— START GIVEN INFORMATION —

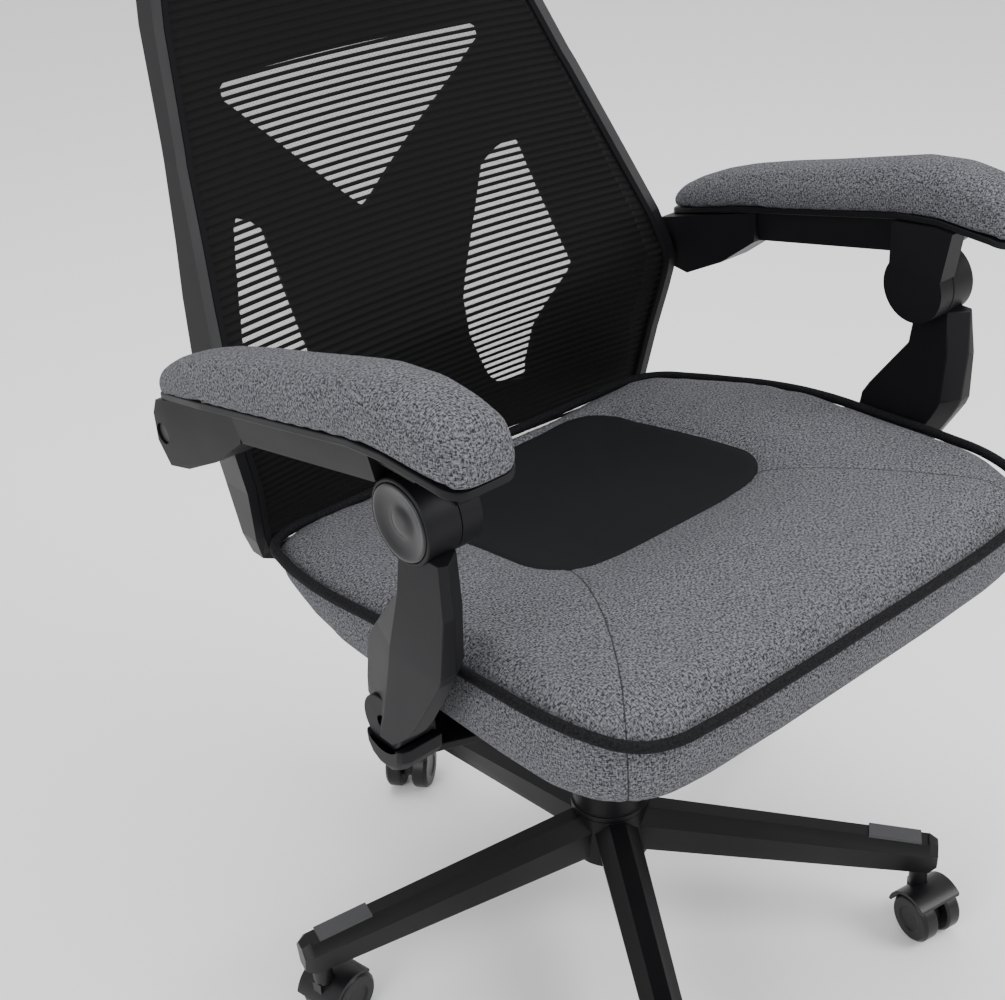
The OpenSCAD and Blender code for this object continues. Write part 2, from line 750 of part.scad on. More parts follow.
module headrest_shell() {
    color(plastic) translate([0, head_y - 2, 1128]) rotate([90, 0, 0]) linear_extrude(8)
        offset(r = 24) polygon([[-92, -34], [92, -34], [110, 0], [84, 30], [-84, 30], [-110, 0]]);
}

module headrest_pad() {
    color(cloth_grey) hull() for (sx = [-1, 1]) {
        translate([sx * (head_half - 22), head_y - 31, 1128]) sphere(r = 20, $fn = 24);
        translate([sx * 90, head_y - 33, 1092]) sphere(r = 22, $fn = 24);
        translate([sx * 84, head_y - 31, 1162]) sphere(r = 20, $fn = 24);
    }
}

// ---- assembly ------------------------------------------------------------------------

base_star();
foot_pads();
gas_tube();
cover_lower();
cover_middle();
cover_upper();
piston_rod();
for (i = [1:leg_count]) {
    caster_hood(i);
    caster_pins(i);
    caster_wheels(i);
}
tilt_housing();
seat_plate();
seat_board();
seat_cushion();
seat_panel();
seat_piping();
hinge_brackets();
hinge_pin();
lift_lever();
recline_lever();
tension_knob();
back_rim();
back_mesh();
back_shell();
back_bar();
back_bolts();
mesh_binding();
headrest_guide();
headrest_stem();
headrest_shell();
headrest_pad();
for (side = SIDES) {
    arm_bracket(side);
    arm_pin(side);
    arm_stud(side);
    arm_beam(side);
    arm_plate(side);
    arm_pad(side);
    arm_post(side);
    post_cap(side);
}
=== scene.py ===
import math

import bpy
import numpy as np
from mathutils import Matrix, Vector


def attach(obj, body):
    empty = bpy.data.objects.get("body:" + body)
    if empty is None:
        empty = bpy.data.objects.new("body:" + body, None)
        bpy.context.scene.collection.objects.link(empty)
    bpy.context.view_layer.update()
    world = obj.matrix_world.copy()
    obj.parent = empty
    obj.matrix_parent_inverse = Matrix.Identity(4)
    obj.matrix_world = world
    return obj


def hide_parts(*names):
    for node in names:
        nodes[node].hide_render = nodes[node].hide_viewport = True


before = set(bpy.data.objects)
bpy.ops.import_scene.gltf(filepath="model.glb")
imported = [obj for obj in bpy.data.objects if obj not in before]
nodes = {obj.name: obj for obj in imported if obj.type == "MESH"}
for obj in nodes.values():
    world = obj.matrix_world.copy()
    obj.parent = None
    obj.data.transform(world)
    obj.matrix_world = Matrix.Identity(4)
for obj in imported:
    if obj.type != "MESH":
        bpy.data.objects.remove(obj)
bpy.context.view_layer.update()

print("frame loaded")
scene = bpy.context.scene


def only(obj):
    if bpy.context.object and bpy.context.object.mode != "OBJECT":
        bpy.ops.object.mode_set(mode="OBJECT")
    bpy.ops.object.select_all(action="DESELECT")
    obj.hide_set(False)
    obj.select_set(True)
    bpy.context.view_layer.objects.active = obj


def copyOf(node, name):
    # a new piece that starts from a CAD node's shape
    mesh = nodes[node].data.copy()
    mesh.name = name
    piece = bpy.data.objects.new(name, mesh)
    scene.collection.objects.link(piece)
    mesh.materials.clear()
    only(piece)
    bpy.ops.object.mode_set(mode="EDIT")
    bpy.ops.mesh.select_all(action="SELECT")
    bpy.ops.mesh.remove_doubles(threshold=0.00002)
    bpy.ops.mesh.normals_make_consistent(inside=False)
    bpy.ops.object.mode_set(mode="OBJECT")
    if mesh.has_custom_normals:
        bpy.ops.mesh.customdata_custom_splitnormals_clear()
    return piece


def addModifier(obj, kind, **settings):
    only(obj)
    bpy.ops.object.modifier_add(type=kind)
    modifier = obj.modifiers[-1]
    for key, value in settings.items():
        setattr(modifier, key, value)
    return modifier


def applyModifier(obj, kind, **settings):
    modifier = addModifier(obj, kind, **settings)
    bpy.ops.object.modifier_apply(modifier=modifier.name)


def places(obj):
    flat = np.empty(len(obj.data.vertices) * 3)
    obj.data.vertices.foreach_get("co", flat)
    return flat.reshape(-1, 3)


def setPlaces(obj, co):
    obj.data.vertices.foreach_set("co", np.ascontiguousarray(co, float).ravel())
    obj.data.update()


def normalsOf(obj):
    flat = np.empty(len(obj.data.vertices) * 3)
    obj.data.vertex_normals.foreach_get("vector", flat)
    return flat.reshape(-1, 3)


def setAttribute(obj, name, values):
    old = obj.data.attributes.get(name)
    if old:
        obj.data.attributes.remove(old)
    attribute = obj.data.attributes.new(name, "FLOAT", "POINT")
    attribute.data.foreach_set("value", np.asarray(values, np.float32))


def stationPiece(name, rings):
    # a filled outline that is extruded from one station to the next, each with its own points
    bpy.ops.object.select_all(action="DESELECT")
    bpy.ops.mesh.primitive_circle_add(vertices=len(rings[0]), radius=1, fill_type="NGON")
    piece = bpy.context.object
    piece.name = piece.data.name = name
    for vertex, point in zip(piece.data.vertices, rings[0]):
        vertex.co = point
    last = np.arange(len(rings[0]))
    lift = Vector((0, 0, 7))
    for ring in rings[1:]:
        bpy.ops.object.mode_set(mode="EDIT")
        bpy.ops.mesh.extrude_region_move(TRANSFORM_OT_translate={"value": lift})
        bpy.ops.object.mode_set(mode="OBJECT")
        chosen = [v for v in piece.data.vertices if v.select]
        order = {}
        for k, index in enumerate(last):
            goal = piece.data.vertices[int(index)].co + lift
            order[k] = min(chosen, key=lambda v: (v.co - goal).length_squared)
        for k, vertex in order.items():
            vertex.co = ring[k]
        last = np.array([order[k].index for k in range(len(ring))])
    only(piece)
    bpy.ops.object.mode_set(mode="EDIT")
    bpy.ops.mesh.select_all(action="SELECT")
    bpy.ops.mesh.normals_make_consistent(inside=False)
    bpy.ops.object.mode_set(mode="OBJECT")
    return piece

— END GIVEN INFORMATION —

EXERCISE INSTRUCTIONS ▸ Take the lines above and print them exactly.

WRITTEN SOLUTION ▸
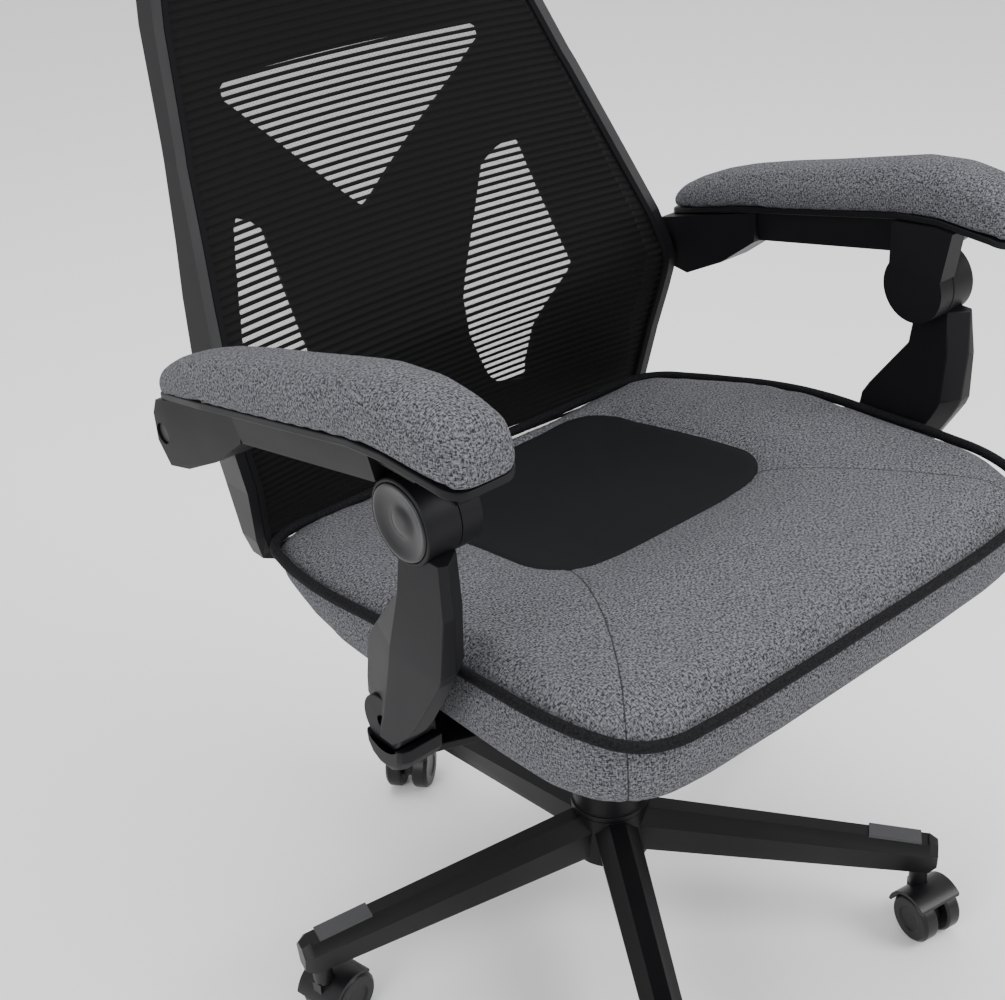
The OpenSCAD and Blender code for this object continues. Write part 2, from line 750 of part.scad on. More parts follow.
module headrest_shell() {
    color(plastic) translate([0, head_y - 2, 1128]) rotate([90, 0, 0]) linear_extrude(8)
        offset(r = 24) polygon([[-92, -34], [92, -34], [110, 0], [84, 30], [-84, 30], [-110, 0]]);
}

module headrest_pad() {
    color(cloth_grey) hull() for (sx = [-1, 1]) {
        translate([sx * (head_half - 22), head_y - 31, 1128]) sphere(r = 20, $fn = 24);
        translate([sx * 90, head_y - 33, 1092]) sphere(r = 22, $fn = 24);
        translate([sx * 84, head_y - 31, 1162]) sphere(r = 20, $fn = 24);
    }
}

// ---- assembly ------------------------------------------------------------------------

base_star();
foot_pads();
gas_tube();
cover_lower();
cover_middle();
cover_upper();
piston_rod();
for (i = [1:leg_count]) {
    caster_hood(i);
    caster_pins(i);
    caster_wheels(i);
}
tilt_housing();
seat_plate();
seat_board();
seat_cushion();
seat_panel();
seat_piping();
hinge_brackets();
hinge_pin();
lift_lever();
recline_lever();
tension_knob();
back_rim();
back_mesh();
back_shell();
back_bar();
back_bolts();
mesh_binding();
headrest_guide();
headrest_stem();
headrest_shell();
headrest_pad();
for (side = SIDES) {
    arm_bracket(side);
    arm_pin(side);
    arm_stud(side);
    arm_beam(side);
    arm_plate(side);
    arm_pad(side);
    arm_post(side);
    post_cap(side);
}
=== scene.py ===
import math

import bpy
import numpy as np
from mathutils import Matrix, Vector


def attach(obj, body):
    empty = bpy.data.objects.get("body:" + body)
    if empty is None:
        empty = bpy.data.objects.new("body:" + body, None)
        bpy.context.scene.collection.objects.link(empty)
    bpy.context.view_layer.update()
    world = obj.matrix_world.copy()
    obj.parent = empty
    obj.matrix_parent_inverse = Matrix.Identity(4)
    obj.matrix_world = world
    return obj


def hide_parts(*names):
    for node in names:
        nodes[node].hide_render = nodes[node].hide_viewport = True


before = set(bpy.data.objects)
bpy.ops.import_scene.gltf(filepath="model.glb")
imported = [obj for obj in bpy.data.objects if obj not in before]
nodes = {obj.name: obj for obj in imported if obj.type == "MESH"}
for obj in nodes.values():
    world = obj.matrix_world.copy()
    obj.parent = None
    obj.data.transform(world)
    obj.matrix_world = Matrix.Identity(4)
for obj in imported:
    if obj.type != "MESH":
        bpy.data.objects.remove(obj)
bpy.context.view_layer.update()

print("frame loaded")
scene = bpy.context.scene


def only(obj):
    if bpy.context.object and bpy.context.object.mode != "OBJECT":
        bpy.ops.object.mode_set(mode="OBJECT")
    bpy.ops.object.select_all(action="DESELECT")
    obj.hide_set(False)
    obj.select_set(True)
    bpy.context.view_layer.objects.active = obj


def copyOf(node, name):
    # a new piece that starts from a CAD node's shape
    mesh = nodes[node].data.copy()
    mesh.name = name
    piece = bpy.data.objects.new(name, mesh)
    scene.collection.objects.link(piece)
    mesh.materials.clear()
    only(piece)
    bpy.ops.object.mode_set(mode="EDIT")
    bpy.ops.mesh.select_all(action="SELECT")
    bpy.ops.mesh.remove_doubles(threshold=0.00002)
    bpy.ops.mesh.normals_make_consistent(inside=False)
    bpy.ops.object.mode_set(mode="OBJECT")
    if mesh.has_custom_normals:
        bpy.ops.mesh.customdata_custom_splitnormals_clear()
    return piece


def addModifier(obj, kind, **settings):
    only(obj)
    bpy.ops.object.modifier_add(type=kind)
    modifier = obj.modifiers[-1]
    for key, value in settings.items():
        setattr(modifier, key, value)
    return modifier


def applyModifier(obj, kind, **settings):
    modifier = addModifier(obj, kind, **settings)
    bpy.ops.object.modifier_apply(modifier=modifier.name)


def places(obj):
    flat = np.empty(len(obj.data.vertices) * 3)
    obj.data.vertices.foreach_get("co", flat)
    return flat.reshape(-1, 3)


def setPlaces(obj, co):
    obj.data.vertices.foreach_set("co", np.ascontiguousarray(co, float).ravel())
    obj.data.update()


def normalsOf(obj):
    flat = np.empty(len(obj.data.vertices) * 3)
    obj.data.vertex_normals.foreach_get("vector", flat)
    return flat.reshape(-1, 3)


def setAttribute(obj, name, values):
    old = obj.data.attributes.get(name)
    if old:
        obj.data.attributes.remove(old)
    attribute = obj.data.attributes.new(name, "FLOAT", "POINT")
    attribute.data.foreach_set("value", np.asarray(values, np.float32))


def stationPiece(name, rings):
    # a filled outline that is extruded from one station to the next, each with its own points
    bpy.ops.object.select_all(action="DESELECT")
    bpy.ops.mesh.primitive_circle_add(vertices=len(rings[0]), radius=1, fill_type="NGON")
    piece = bpy.context.object
    piece.name = piece.data.name = name
    for vertex, point in zip(piece.data.vertices, rings[0]):
        vertex.co = point
    last = np.arange(len(rings[0]))
    lift = Vector((0, 0, 7))
    for ring in rings[1:]:
        bpy.ops.object.mode_set(mode="EDIT")
        bpy.ops.mesh.extrude_region_move(TRANSFORM_OT_translate={"value": lift})
        bpy.ops.object.mode_set(mode="OBJECT")
        chosen = [v for v in piece.data.vertices if v.select]
        order = {}
        for k, index in enumerate(last):
            goal = piece.data.vertices[int(index)].co + lift
            order[k] = min(chosen, key=lambda v: (v.co - goal).length_squared)
        for k, vertex in order.items():
            vertex.co = ring[k]
        last = np.array([order[k].index for k in range(len(ring))])
    only(piece)
    bpy.ops.object.mode_set(mode="EDIT")
    bpy.ops.mesh.select_all(action="SELECT")
    bpy.ops.mesh.normals_make_consistent(inside=False)
    bpy.ops.object.mode_set(mode="OBJECT")
    return piece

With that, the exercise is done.